Reforçar a vigilância, persistir na luta

Luís Carapinha

O anticomunismo revela-se de novo crescentemente.

A moção anticomunista que circula nos meandros da Assembleia Parlamentar do Conselho da Europa (PACE) é mais um episódio revelador do rápido processo de desenvolvimento de tendências autoritárias, repressivas e fascizantes da época que atravessamos. Efectivamente, o assim chamado memorandum sobre «a necessidade da condenação internacional do comunismo» – que o PCP denuncia e condena liminarmente –, apoiado de forma activa por algumas das forças mais direitistas e revanchistas da Europa, com realce para todo o espectro de títeres que dão rosto às ferozes ditaduras burguesas que se afirmam no Leste, e que goza, acima de tudo, da cumplicidade e conivência do chamado «centrão» político - essa «amálgama essencial» da «direita liberal» e da social-democracia, das principais potências da Europa Ocidental - não surge por acaso.
Na altura em que a humanidade comemora os 60 anos da vitória sobre o nazi-fascismo, trata-se de mais uma peça – de um anticomunismo saído das cavernas, repescando tempos sombrios do século passado, sublinhe-se – da vasta campanha em curso de perversão e reescrita da história. Um ajuste de contas com o passado concebido como arma de choque contra todo o sistema de relações internacionais saído de 1945 e, simultaneamente, de legitimação dos contornos totalitários da nova ordem mundial que o grande capital tenta instaurar.

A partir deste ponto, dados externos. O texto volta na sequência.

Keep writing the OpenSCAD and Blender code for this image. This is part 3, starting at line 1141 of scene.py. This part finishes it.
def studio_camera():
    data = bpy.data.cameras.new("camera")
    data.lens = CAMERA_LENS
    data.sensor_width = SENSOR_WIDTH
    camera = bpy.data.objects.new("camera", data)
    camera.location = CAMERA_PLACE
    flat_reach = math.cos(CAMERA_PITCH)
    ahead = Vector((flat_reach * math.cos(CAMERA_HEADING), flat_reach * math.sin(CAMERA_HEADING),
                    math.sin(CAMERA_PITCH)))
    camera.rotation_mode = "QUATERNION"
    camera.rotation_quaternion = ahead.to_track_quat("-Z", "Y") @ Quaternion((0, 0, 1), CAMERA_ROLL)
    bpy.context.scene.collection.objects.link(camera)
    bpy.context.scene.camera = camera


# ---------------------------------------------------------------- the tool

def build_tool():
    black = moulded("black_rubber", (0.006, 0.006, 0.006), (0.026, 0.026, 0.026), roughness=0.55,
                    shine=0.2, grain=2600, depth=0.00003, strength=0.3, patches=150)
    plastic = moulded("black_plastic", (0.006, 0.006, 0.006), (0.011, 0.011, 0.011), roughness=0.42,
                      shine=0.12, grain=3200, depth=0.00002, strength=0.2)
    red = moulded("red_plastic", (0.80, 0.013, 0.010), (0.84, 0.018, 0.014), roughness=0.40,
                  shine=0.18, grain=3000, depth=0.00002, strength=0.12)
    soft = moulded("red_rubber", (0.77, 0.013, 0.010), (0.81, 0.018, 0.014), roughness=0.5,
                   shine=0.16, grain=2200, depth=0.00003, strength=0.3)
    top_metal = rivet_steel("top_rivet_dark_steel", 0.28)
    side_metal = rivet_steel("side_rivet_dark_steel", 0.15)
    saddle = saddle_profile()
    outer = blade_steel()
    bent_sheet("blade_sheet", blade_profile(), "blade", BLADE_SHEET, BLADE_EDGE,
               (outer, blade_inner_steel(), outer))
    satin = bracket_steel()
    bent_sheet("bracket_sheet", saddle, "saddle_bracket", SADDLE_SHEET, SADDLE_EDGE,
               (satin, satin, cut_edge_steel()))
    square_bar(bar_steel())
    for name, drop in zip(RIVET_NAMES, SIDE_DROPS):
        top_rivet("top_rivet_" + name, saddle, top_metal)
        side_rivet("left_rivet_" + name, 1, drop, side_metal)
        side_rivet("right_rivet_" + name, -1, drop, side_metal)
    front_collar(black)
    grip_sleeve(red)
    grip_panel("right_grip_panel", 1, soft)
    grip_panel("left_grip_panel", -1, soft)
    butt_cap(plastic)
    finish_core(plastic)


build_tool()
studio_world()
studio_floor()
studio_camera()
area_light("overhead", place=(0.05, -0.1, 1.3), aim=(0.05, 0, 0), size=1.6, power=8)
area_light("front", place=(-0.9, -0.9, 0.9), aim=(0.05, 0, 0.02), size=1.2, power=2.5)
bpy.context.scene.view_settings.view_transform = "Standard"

Por outro lado, o documento não esconde o seu muito prático propósito vital em atingir e restringir directamente os partidos comunistas: a sua acção e influência, a sua representatividade política, os seus ideais e ideologia revolucionária. Nesta via, afrontando e subvertendo garantias e liberdades fundamentais de que o próprio sistema de democracia burguesa se afirma(va) paladino.
O anti-comunismo revela-se de novo crescentemente como condição sine qua non das investidas e tentativa de perpetuação do sistema capitalista, quando se agudizam inexoravelmente as suas contradições intrínsecas. Numa situação, não o esqueçamos, em que a hipertrofia (auto-)destrutiva que perpassa a ofensiva em curso do imperialismo, representa hoje a maior ameaça à Humanidade.
A recuperação de tiques e práticas cada vez mais ostensivas de “caça às bruxas” insere-se pois no ataque generalizado contra direitos, liberdades e garantias fundamentais, decorrente da globalização capitalista, e não obstante a inflamada e abundante retórica “democratizante” ou o atroz imperativo da luta anti-terrorista, usado como camuflagem para o assalto recolonizador mundial.
O multiplicar das tentativas de accionar a “política preventiva” de criminalização da luta contra as desigualdades sociais e da resistência à opressão, a irracionalidade patente na tentativa de decretar a proibição da luta de classes, depois de já decretado o seu fim, complementando-se a jusante com o incremento da repressão e a expansão do Estado punitivo e securitário, aí estão para confirmá-lo.

O caso vertente, tomando de assalto o próprio Conselho da Europa, instituição que deve a sua fundação à defesa dos direitos e liberdades básicos no continente, é sintomático da inquietante descaracterização e instrumentalização que grassam nas instituições internacionais – veja-se desde logo a situação vigente na principal delas, a ONU.
O facto de a provocação anticomunista não ter sido incluída na agenda da próxima sessão da PACE, a iniciar-se dentro de dias, não pode conduzir a ilusões ou ao esmorecimento da vigilância. A moção não foi rejeitada, permanecendo em banho-maria. A campanha anti-comunista prosseguirá (também) no PACE, aguardando novas oportunidades. Há que permanecer alerta e persistir na luta.